The Merlin-1D provides greater performance than the Merlin-1C, and is also cheaper and more efficient for SpaceX to manufacture.
The second stage, which features a single Merlin Vacuum engine, has also been stretched. Both stages are fuelled by RP-1 propellant, which is oxidized by liquid oxygen. The structure of the two stages is comprised of an aluminum-lithium alloy, with common tooling used to manufacture them.
The stages are connected by a carbon composite interstage, which remains attached to the first stage, with pneumatic actuators used to effect stage separation.
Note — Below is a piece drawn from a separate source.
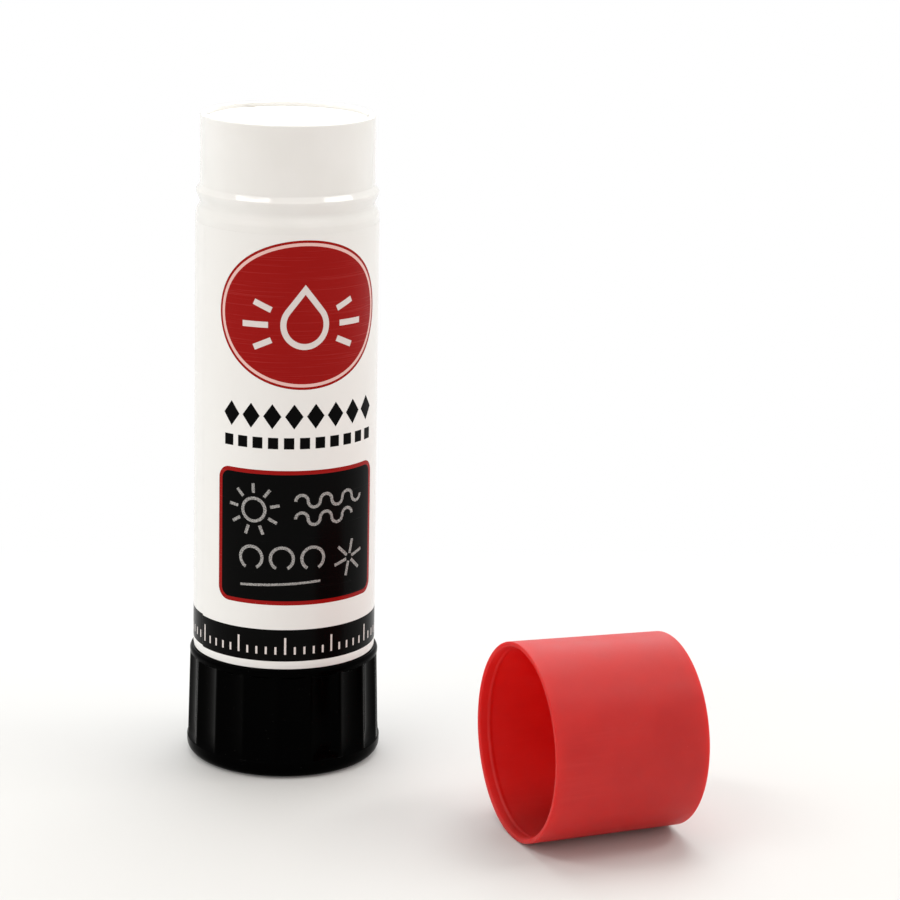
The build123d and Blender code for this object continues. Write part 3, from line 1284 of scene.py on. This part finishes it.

The payload fairing is 13.1 meters (43 feet) long, with a diameter of 5.2 meters (17 feet). A carbon fiber composite structure, it separates into two halves by means of pneumatic actuators similar in design to those used for staging. Fourteen latches hold the two halves of the faring together during ascent.
At 68.4 meters (224 feet) in length, the Falcon 9 v1.1 is longer than the v1.0. Its payload capacity has also been increased to 13,150 kilograms (28,990 lb) to low Earth orbit or 4,850 kg (10,690 lb) to geosynchronous transfer orbit. All major components, including its engines, were produced in-house by SpaceX.
In the previous five Falcon 9 launches, the primary payloads were all delivered as planned into their target orbits. The fourth launch, however, was partially unsuccessful as a first stage engine failure left it unable to deliver its secondary payload – an Orbcomm satellite – into its target orbit. As a result of this, the Orbcomm spacecraft was declared a total loss and quickly decayed from orbit.
CASSIOPE’s launch had been expected to occur earlier in the month, with launch pencilled in for 14 September.
This was delayed after the static firing needed to be reattempted, while missile testing at Vandenberg precluded any launch opportunities in the following two weeks. Vandenberg supported successful tests of the Minuteman III missile on 22 and 26 September, flying from silos 10 and 09 respectively.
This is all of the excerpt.